A perfect receipt for stifling

Following a break to listen to the Prime Minister of Australia speak to Congress, the committee heard testimony from a variety of witnesses, among them Robin Chase, CEO of Zipcar, the world's biggest car sharing company.

"The hallmark of an open Internet is the ability to create your own experience on the Web, without needing the permission of your Internet access provider," Chase told the subcommittee:
For example, if Zipcar had been forced to rely on the auto industry's definitions of car ownership—or worse yet, had to ask their permission—our vision of a fleet of personal cars being shared among unconnected individuals would have never made the cut. Our vision did not match their understanding of consumer demand, and our business model reduces the number of cars sold. Likewise, we cannot rely on the telecommunications industry to define the Internet. The industry would almost certainly believe that they know definitely what consumers want, and they would define the Internet as their new preferred "triple play"—their telephone service, their video service, and their idea of your ideal Internet experience. Such an approach is a perfect receipt for stifling innovation in this country.

Zipcar's CEO added that she thought that the Commission's rules did not go far enough. This was a reference to the order's exemption for wireless broadband from its provision barring unreasonable discrimination.
"The idea that different rules should apply, and that my experience of the Internet would be different depending on whether I was sitting at my desk at home connected, or on a park bench accessing those pages wirelessly is nonsense," Chase explained.

S. Derek Turner of Free Press concurred with this perspective. The advocacy group opposed the agency's rules because they "failed to adequately preserve and protect the open Internet," Turner explained. "But the passage of this Resolution of Disapproval will leave consumers completely unprotected."

Landing at a place

The telecommunications companies that testified at the hearing seemed ambivalent about the matter.
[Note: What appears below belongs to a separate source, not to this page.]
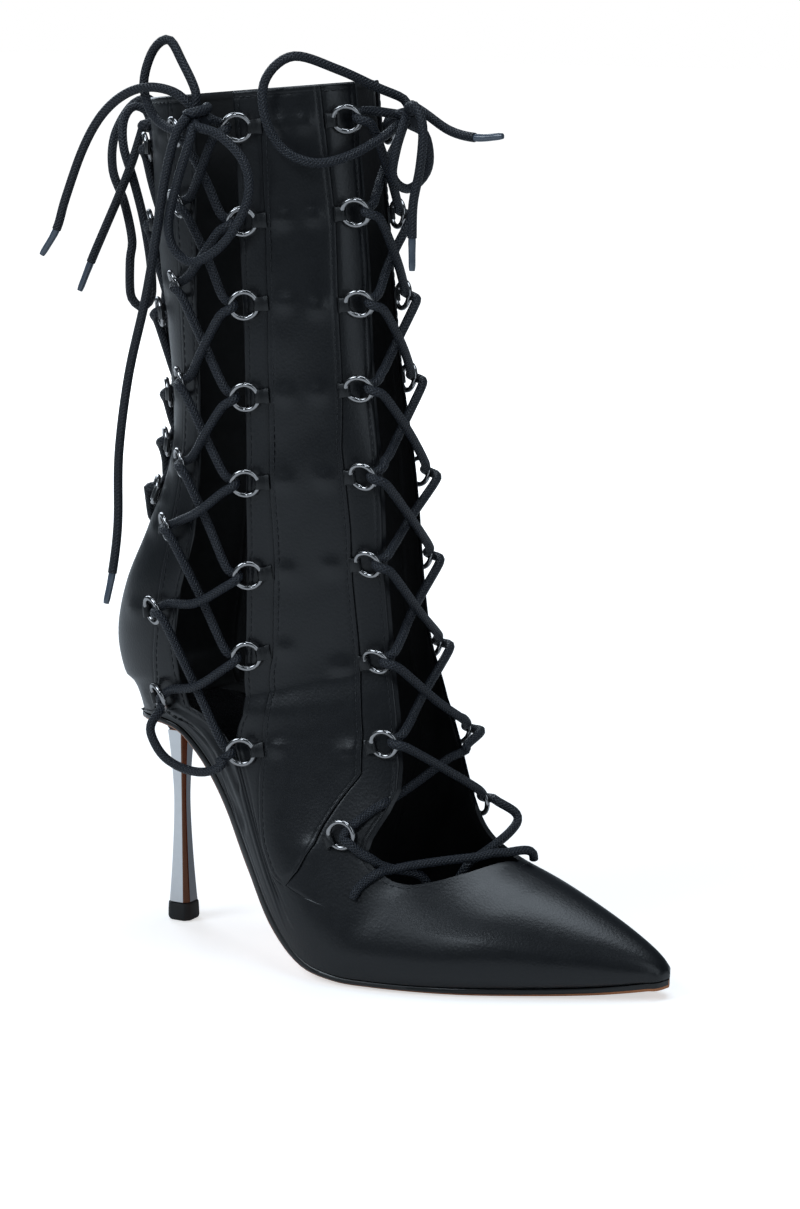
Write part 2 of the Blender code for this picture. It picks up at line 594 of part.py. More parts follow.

James Cicconi, AT&T's vice president for Legislative Affairs, explained that AT&T was glad that the agency did not base its open Internet non-discrimination regulations on Title II common carrier rules, a proposal that he characterized as "radical." The company could live with these milder provisions, he added, especially after Congress failed to come up with compromise rules.

Cicconi called the FCC's order a reasonable and fair middle ground, "in comparison to the alternatives we were facing." His written testimony cited AT&T Chair Randall Stephenson's reaction to December decision: "We've landed at a place where we have line of sight. We know what we have."

Thomas DeReggi, president of RapidDSL & Wireless explained that the rules were "inappropriate," but added that the subcommittee should not "misinterpret [his] testimony to mean that WISPs [Wireless Internet Service Providers] don't support the principles of net neutrality," he added.

"In most cases, I have observed that WISPs have operated their networks in an open and neutral manner, except in severe cases of limited network resources that demanded reasonable network management," his written testimony explained. "As well, we feel it's important that consumers' basic right of Free Speech continues to prevail. We simply don't believe regulation is the answer."

And yet DeReggi added that blocking Netflix might be appropriate in certain network management circumstances. "Streaming HD video is the killer, transferring enormous amounts of data for a long sustained period of time," he explained.

An example of this would be Netflix selling on-demand HD movies. The truth is Netflix has no way of knowing what the end user's ISP's AUP [acceptable use policy] is. The appropriate action might be to simply block Netflix all together. Just like blocking the source of a spammer, instead of all e-mail. This would be reasonable network management, but could easily be misinterpreted by lawmakers as anti-competitive behavior. The portions of our network that can deliver 5-30Mbps to the home wouldn't have Netflix blocked, but portions of our network that had a community that had to share 3Mbps likely would have Netflix blocked.

Less uncertain was Ann-Marie Kovacs of the Strategic Choices group, who called the FCC's order "a transfer of wealth from broadband Internet access providers to application providers" that "will ultimately cripple the party on which the other relies for its very existence [and] is profoundly harmful to both."

Representative Walden insisted that a vote against the resolution represented a vote for an eventual decision by the FCC to establish Title II common carrier rules, once the current rules are struck down by the courts.

Verizon and MetroPCS are suing the agency over the order.

Anna Eshoo (D-CA) called the proceeding a "waste of time," that will cause uncertainty in the business sector and do damage to the Internet. "Today you are tinkering with something that is legislatively uncalled for and dangerous and unnecessary."